The Dallas Film Commission, part of the city's Office of Economic Development, maintains a list of shows that either filmed or held casting calls here, and since 2005, there have been more than 300 filmings and castings. While some shows are based primarily in the city, the Film Commission also counts those that film an episode within a series — The Biggest Loser, Intervention, Man v. Food. Since Cheaters, the locally produced show in which adulterers are busted on camera began 11 years ago, Dallas has gradually become a hub for unscripted television production, gaining in quantity and stature to the point at which nearly every prominent reality television network has aimed its crosshairs at Texas, specifically Big D and its 'burbs.
Bravo, network king of reality programming, recently finished airing the first season of Most Eligible Dallas, which follows the dating and nightlife of six young socialites as they drink, prance and date their way around the city. Before green-lighting Most Eligible, Bravo snooped around the Dallas area for a reality show for more than a year, says Shari Levine, the network's senior vice president of production. "It's about interesting people who are doing things that you want to watch. ... They're smart. They're fun. They are surprising, and they're entertaining — bottom line," she says. "It's always about characters, but characters really represent where they're from. They represent social networks; they represent communities. We were intrigued by Dallas. ... There's a flavor that permeates all of their choices and their questions that feels different, and that's the Dallas part of it."
While New York and L.A. have been stampeded by reality film crews and New Jersey's moment of fame came, fist-pumped and crashed, Dallas moved on up for the reality treatment. Where the trend is going, it's tough to say. "Three years from now, I don't know that it will be Dallas," Levine says. "It'll be something else. But right now it is Dallas." So grab a Shiner Bock and settle into your Texas-sized easy-chair.
Out of all the potential characters and shows that could be mined from the Dallas area, and there are many, Levine and her fellow Bravo execs chose one show, one cast, six people as the network's biggest reality foray into North Texas.

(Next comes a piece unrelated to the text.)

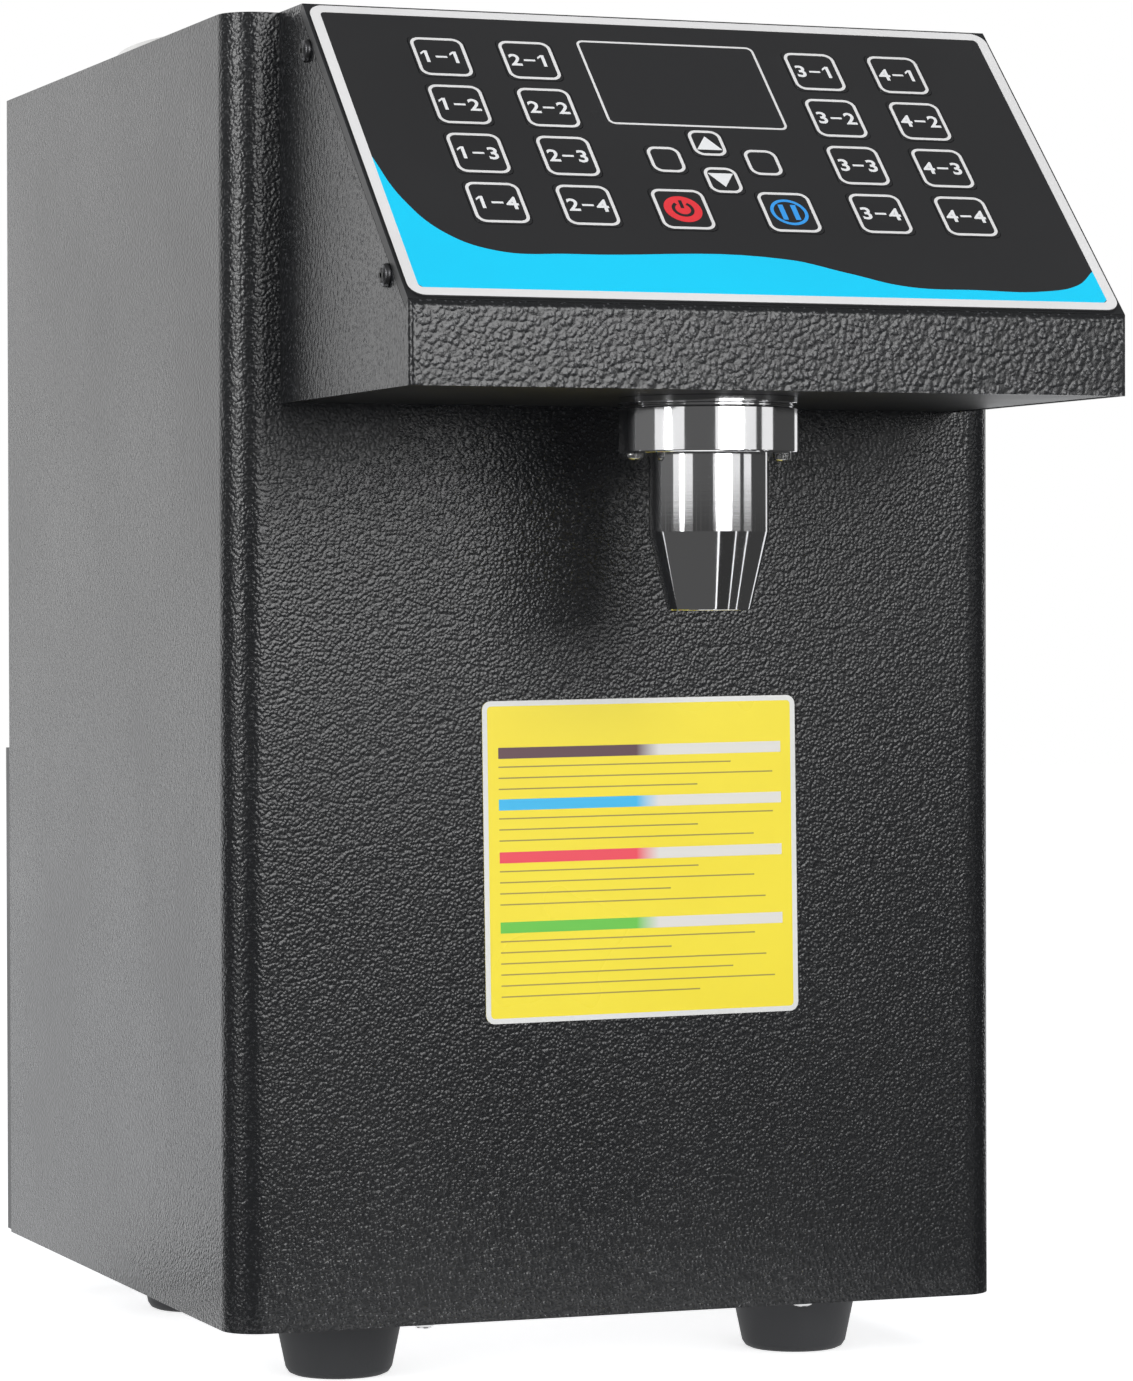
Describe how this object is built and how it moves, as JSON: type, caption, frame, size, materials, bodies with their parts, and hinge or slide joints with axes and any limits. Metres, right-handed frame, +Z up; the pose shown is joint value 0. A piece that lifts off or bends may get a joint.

"I think it's sort of where they are at this point in their lives. A group of people in their late twenties," Levine says. "They were all single. They were all looking for sort of the next thing in their lives. They were looking for love. They were looking for relationships, permanent relationships. They were at a transition point, and it's always interesting to spend time with people who were at transition points. They were an aspirational group. They all knew each other. ... They had a group dynamic, with the perfect sort of backdrop to say, 'Let's put our cameras there and see what happens.'"
Ed Bark, former Dallas Morning News television critic and founder of independent television blog Uncle Barky, isn't impressed. "I can't think of any reality series where the city hasn't been portrayed as this gaudy citadel of rich people, creature comforts and basically vacuous people," Bark says. "I watch it out of morbid fascination," he says of Most Eligible Dallas. "Car-wreck television is kind of what it is. I think all in all the representation of the city is another kick to the groin."
Courtney Kerr, the impeccably dressed, wine-drinking, bubbly Most Eligible cast member, joined the show because it involved a group of friends with whom she was already comfortable. Her sexual tension with her best guy friend, Matt Nordgren, the former college football player who works for his father's energy company, was the show's strongest narrative thread. In fact, it was Nordgren who roped her into the show in the beginning. "He's like, 'Oh my God, you have to meet my best friend Courtney,'" she recalls, speaking energetically as though someone would steal her words if she didn't spit them out quickly enough.